▶ Task requirements
Extract exactly those lines that lie between the start of the material and the line with "Vector((5, 0, 50))).normalized()).normalized()", including both boundary lines and no others.
>> BEGIN Available data
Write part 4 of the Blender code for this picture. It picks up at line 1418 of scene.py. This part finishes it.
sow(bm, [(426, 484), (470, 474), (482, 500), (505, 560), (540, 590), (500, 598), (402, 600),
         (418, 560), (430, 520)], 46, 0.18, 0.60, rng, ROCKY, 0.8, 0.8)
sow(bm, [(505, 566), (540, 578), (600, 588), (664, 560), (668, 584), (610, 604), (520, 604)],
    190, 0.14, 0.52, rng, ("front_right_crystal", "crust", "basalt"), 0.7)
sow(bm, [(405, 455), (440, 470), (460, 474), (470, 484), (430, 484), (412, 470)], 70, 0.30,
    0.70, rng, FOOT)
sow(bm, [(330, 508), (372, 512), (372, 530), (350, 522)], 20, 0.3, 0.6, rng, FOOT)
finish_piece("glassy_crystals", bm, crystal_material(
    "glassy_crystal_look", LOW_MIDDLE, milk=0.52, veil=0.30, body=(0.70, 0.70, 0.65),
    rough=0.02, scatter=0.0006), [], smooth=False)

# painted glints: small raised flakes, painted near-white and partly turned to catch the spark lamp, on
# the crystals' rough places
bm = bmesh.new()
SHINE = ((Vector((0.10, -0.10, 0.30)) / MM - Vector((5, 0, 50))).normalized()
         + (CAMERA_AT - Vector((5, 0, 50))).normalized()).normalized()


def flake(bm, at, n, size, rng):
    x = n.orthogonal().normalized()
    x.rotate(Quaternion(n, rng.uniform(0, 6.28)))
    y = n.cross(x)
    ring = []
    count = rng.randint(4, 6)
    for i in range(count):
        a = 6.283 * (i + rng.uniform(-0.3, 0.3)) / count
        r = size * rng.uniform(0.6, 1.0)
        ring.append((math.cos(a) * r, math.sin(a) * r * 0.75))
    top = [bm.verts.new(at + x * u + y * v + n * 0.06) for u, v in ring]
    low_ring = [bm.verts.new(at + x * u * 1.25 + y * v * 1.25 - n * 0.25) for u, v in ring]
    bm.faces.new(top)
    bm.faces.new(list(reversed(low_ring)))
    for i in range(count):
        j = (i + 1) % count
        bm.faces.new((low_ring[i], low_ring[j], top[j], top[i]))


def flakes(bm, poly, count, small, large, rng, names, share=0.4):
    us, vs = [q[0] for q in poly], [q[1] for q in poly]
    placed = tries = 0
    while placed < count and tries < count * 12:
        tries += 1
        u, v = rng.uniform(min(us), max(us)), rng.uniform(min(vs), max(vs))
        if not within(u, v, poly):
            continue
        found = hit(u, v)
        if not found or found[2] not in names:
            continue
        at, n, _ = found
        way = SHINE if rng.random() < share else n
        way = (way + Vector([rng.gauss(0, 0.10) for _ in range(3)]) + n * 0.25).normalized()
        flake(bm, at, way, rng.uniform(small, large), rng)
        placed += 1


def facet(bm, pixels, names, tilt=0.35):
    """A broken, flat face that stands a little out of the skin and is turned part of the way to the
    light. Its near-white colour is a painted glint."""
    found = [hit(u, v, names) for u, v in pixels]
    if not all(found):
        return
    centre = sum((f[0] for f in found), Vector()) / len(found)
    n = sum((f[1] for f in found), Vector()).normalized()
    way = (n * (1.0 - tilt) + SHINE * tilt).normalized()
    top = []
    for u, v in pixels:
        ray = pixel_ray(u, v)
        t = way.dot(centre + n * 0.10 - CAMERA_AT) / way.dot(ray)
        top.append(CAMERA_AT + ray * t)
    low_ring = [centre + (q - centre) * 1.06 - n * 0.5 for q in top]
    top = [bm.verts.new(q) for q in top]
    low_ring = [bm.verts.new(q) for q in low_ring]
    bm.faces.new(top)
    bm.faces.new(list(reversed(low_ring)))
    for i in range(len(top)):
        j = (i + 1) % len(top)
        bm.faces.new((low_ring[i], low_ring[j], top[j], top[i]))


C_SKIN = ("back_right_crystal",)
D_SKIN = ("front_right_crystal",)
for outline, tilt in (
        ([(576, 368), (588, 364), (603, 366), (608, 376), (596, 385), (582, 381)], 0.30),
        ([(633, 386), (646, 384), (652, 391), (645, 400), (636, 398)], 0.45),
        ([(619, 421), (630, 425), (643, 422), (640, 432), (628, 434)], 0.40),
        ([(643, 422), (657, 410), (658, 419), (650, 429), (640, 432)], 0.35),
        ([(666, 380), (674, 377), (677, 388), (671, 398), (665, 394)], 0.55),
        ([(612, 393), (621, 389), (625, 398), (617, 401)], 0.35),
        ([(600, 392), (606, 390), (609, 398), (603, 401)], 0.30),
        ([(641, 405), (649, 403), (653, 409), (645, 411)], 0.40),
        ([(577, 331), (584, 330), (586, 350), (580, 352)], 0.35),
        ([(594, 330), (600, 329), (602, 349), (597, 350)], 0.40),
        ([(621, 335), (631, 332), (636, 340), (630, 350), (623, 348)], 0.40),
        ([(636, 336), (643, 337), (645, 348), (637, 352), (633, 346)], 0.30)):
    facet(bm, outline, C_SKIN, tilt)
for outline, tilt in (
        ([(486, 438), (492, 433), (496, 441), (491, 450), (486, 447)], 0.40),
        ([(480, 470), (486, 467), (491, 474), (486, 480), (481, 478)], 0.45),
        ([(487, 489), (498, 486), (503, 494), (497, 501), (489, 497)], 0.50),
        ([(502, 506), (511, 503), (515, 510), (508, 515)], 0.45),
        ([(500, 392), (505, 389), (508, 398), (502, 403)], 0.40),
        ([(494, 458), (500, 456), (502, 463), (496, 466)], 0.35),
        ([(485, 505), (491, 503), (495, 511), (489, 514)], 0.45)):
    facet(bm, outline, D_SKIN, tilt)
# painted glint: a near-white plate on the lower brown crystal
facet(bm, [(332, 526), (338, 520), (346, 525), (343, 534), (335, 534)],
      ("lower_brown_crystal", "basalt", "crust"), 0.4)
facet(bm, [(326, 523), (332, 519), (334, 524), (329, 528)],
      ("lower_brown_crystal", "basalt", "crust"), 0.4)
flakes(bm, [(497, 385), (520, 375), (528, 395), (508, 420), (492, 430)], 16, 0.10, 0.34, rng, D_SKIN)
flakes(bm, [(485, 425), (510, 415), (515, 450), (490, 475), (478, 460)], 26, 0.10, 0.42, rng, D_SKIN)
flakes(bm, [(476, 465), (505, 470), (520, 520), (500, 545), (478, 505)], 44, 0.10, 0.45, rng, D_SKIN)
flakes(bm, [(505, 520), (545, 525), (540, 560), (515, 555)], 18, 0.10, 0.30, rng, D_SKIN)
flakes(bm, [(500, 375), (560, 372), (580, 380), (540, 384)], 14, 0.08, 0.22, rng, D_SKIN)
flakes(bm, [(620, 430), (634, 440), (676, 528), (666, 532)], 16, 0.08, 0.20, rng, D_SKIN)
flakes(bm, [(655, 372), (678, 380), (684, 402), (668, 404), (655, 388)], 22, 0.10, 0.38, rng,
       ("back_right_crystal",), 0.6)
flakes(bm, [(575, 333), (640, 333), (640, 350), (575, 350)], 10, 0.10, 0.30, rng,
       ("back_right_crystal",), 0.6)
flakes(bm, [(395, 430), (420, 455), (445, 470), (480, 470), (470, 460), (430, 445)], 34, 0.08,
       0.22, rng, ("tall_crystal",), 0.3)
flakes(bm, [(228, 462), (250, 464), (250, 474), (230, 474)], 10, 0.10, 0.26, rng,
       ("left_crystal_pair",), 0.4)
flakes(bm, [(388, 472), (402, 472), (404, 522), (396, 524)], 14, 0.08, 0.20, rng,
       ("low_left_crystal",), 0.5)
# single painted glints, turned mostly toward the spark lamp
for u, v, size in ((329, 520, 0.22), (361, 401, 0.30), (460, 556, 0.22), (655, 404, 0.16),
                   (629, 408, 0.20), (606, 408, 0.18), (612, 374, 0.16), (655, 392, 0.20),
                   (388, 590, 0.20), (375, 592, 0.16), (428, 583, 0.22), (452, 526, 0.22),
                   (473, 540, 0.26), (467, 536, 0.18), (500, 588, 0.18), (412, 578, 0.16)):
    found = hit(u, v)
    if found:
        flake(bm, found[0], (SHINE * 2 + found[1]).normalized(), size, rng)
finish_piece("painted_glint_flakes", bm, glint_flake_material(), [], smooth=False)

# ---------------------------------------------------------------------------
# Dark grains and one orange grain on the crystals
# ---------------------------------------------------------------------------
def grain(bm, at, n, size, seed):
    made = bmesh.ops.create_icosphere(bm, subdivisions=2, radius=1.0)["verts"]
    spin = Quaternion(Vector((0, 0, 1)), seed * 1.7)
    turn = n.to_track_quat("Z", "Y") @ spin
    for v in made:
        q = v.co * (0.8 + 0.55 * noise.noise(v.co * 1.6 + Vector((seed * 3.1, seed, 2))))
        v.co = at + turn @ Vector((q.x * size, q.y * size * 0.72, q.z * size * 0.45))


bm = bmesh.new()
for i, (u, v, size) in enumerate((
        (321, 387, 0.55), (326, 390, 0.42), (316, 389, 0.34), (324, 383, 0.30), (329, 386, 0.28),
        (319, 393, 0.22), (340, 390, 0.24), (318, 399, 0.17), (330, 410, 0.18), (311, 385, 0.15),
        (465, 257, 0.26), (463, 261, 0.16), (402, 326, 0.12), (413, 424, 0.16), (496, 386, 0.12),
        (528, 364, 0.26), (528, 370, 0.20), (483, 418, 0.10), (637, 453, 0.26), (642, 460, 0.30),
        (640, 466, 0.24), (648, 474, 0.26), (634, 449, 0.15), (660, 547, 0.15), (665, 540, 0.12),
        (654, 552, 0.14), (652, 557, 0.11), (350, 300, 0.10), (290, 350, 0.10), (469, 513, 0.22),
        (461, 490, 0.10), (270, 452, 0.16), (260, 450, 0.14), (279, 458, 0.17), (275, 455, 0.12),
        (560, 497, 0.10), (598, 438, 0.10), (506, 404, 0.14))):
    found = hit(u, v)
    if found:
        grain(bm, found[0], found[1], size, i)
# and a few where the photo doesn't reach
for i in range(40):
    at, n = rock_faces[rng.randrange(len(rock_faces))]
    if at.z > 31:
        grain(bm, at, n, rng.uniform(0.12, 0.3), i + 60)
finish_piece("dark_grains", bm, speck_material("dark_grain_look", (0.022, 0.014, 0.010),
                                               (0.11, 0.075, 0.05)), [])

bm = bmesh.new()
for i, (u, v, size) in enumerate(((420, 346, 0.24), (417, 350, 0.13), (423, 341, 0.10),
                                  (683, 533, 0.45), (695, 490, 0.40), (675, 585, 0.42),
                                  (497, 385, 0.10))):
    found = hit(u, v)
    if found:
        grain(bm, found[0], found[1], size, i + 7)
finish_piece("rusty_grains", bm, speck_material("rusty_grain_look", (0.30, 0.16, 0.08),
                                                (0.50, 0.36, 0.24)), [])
>> END Available data
▶ Result below
Write part 4 of the Blender code for this picture. It picks up at line 1418 of scene.py. This part finishes it.
sow(bm, [(426, 484), (470, 474), (482, 500), (505, 560), (540, 590), (500, 598), (402, 600),
         (418, 560), (430, 520)], 46, 0.18, 0.60, rng, ROCKY, 0.8, 0.8)
sow(bm, [(505, 566), (540, 578), (600, 588), (664, 560), (668, 584), (610, 604), (520, 604)],
    190, 0.14, 0.52, rng, ("front_right_crystal", "crust", "basalt"), 0.7)
sow(bm, [(405, 455), (440, 470), (460, 474), (470, 484), (430, 484), (412, 470)], 70, 0.30,
    0.70, rng, FOOT)
sow(bm, [(330, 508), (372, 512), (372, 530), (350, 522)], 20, 0.3, 0.6, rng, FOOT)
finish_piece("glassy_crystals", bm, crystal_material(
    "glassy_crystal_look", LOW_MIDDLE, milk=0.52, veil=0.30, body=(0.70, 0.70, 0.65),
    rough=0.02, scatter=0.0006), [], smooth=False)

# painted glints: small raised flakes, painted near-white and partly turned to catch the spark lamp, on
# the crystals' rough places
bm = bmesh.new()
SHINE = ((Vector((0.10, -0.10, 0.30)) / MM - Vector((5, 0, 50))).normalized()
         + (CAMERA_AT - Vector((5, 0, 50))).normalized()).normalized()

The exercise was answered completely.